His parents leaned into the space obsession. Together, they read short NASA articles before bed. His mom found a printable Mars rover project. And when multiplication came up at school, they built a mission log: "If a space shuttle holds 4 astronauts per pod, how many astronauts are on board after 6 pods are connected?" Suddenly, problems had purpose — and a narrative Max cared about.
How to Discover and Leverage Your Child's Interests
Start with observation. What themes pop up in your child's drawings? What characters do they impersonate when playing? What kinds of YouTube videos do they seek out on their own? These clues are gold. They reveal the emotional language your child already speaks — and speak it well.
Once you’ve identified a core interest, it’s about creatively connecting it to your child’s learning struggles. If they're fascinated by animals, could math practice become managing a pretend zoo budget? If they love dance, can you write spelling words on sticky notes around the room and practice while moving?
Making Schoolwork Feel Personal
One of the fastest ways to lose a child’s motivation is to present assignments that feel generic and disconnected from their world. But when learning is personalized, it feels like an invitation rather than a demand.
This is where technology can lighten the load for busy, overstretched parents. For instance, some learning tools allow you to turn class notes or textbook pages into personalized audio adventures, starring your child's name and favorite themes. The Skuli App (available on iOS and Android) lets you do exactly this. If your child loves pirates, dinosaurs, or detectives, a math lesson becomes an adventure they lead — all while reinforcing school concepts in the background.
From Resistance to Curiosity: When Interests Drive Momentum
One mom I spoke with shared how her daughter Megan, who struggles with ADHD, wouldn’t sit still for more than 10 minutes of homework. But when they turned her lessons into spoken stories during car rides — using Megan’s love of fantasy worlds — she started asking for “car school time.” The voice format helped her stay focused, and being the "hero" in her own story built pride she had never felt with worksheets.
Using your child’s interests doesn’t mean they’ll never feel frustrated again. But it changes the emotional climate around learning. Suddenly, a mistake isn’t evidence of failure — it’s part of a bigger journey they care about.
Helpful Mindset Shifts for You, the Parent
This approach works best when we see learning as a shared exploration rather than a battlefield to win or lose. If you’re currently stuck in nightly homework fights or your child seems totally discouraged, it might help to read about how to rebuild your child’s sense of joy in learning. It's about stepping back from the power struggle and making room for curiosity to bloom again.

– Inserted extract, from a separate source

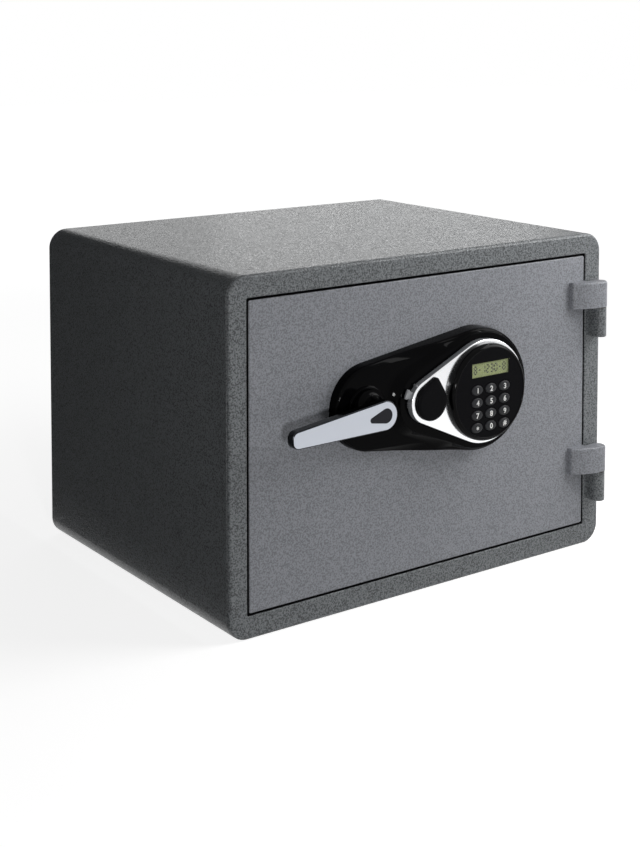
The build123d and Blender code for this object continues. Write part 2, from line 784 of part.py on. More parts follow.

Here are a few shifts that help:
- Start small: Choose just one subject or homework item to personalize this week.
- Prioritize connection over correction: If your child is deeply engaged, don’t stop them to fix every small error right away.
- Be flexible: If something doesn’t click, try a different theme or format (visual, audio, hands-on).
Practical Ways to Personalize Learning Through Interests
Let’s say your child loves mythology. You could:
- Write math word problems involving gods, monsters, and heroic quests.
- Create a mini "history of the Greek gods" research project for reading practice.
- Use mythology-themed vocabulary lists for spelling practice.
If they’re into skateboarding:
- Plot graphs showing speed over time on different ramps.
- Read articles or watch interviews with pro skateboarders, then summarize aloud.
- Create a pretend company selling custom boards, complete with a budget, logo, and math-based pricing.
Need more ideas for outside-the-box learning moments? Try one of these weekend activities that motivate curious minds or experiment with a few smart learning breaks during the week.
When It Doesn’t Work (Right Away)
Sometimes, even with the best intentions, things fizzle. Your child may shrug off three different pirate-themed math games in a row. That doesn’t mean personalization doesn’t work — it just means the specific lens needs adjusting. Or perhaps the real issue isn’t the content, but an emotional barrier underneath. In those moments, it helps to explore what’s really holding your child back — fear of failure, perfectionism, or even just exhaustion.
Final Thoughts: Your Child’s Interests Are the Scaffold
Helping your child learn doesn’t require becoming a Pinterest-perfect homeschooler. It just requires paying attention to what already moves them — and finding thoughtful ways to build a bridge from that world to their classroom life. Their passions are already there. Lean on them. Let curiosity do the heavy lifting. And remember, even small wins matter — one spaceship story, one pretend skateboard business, one science experiment video can reignite their sense of possibility.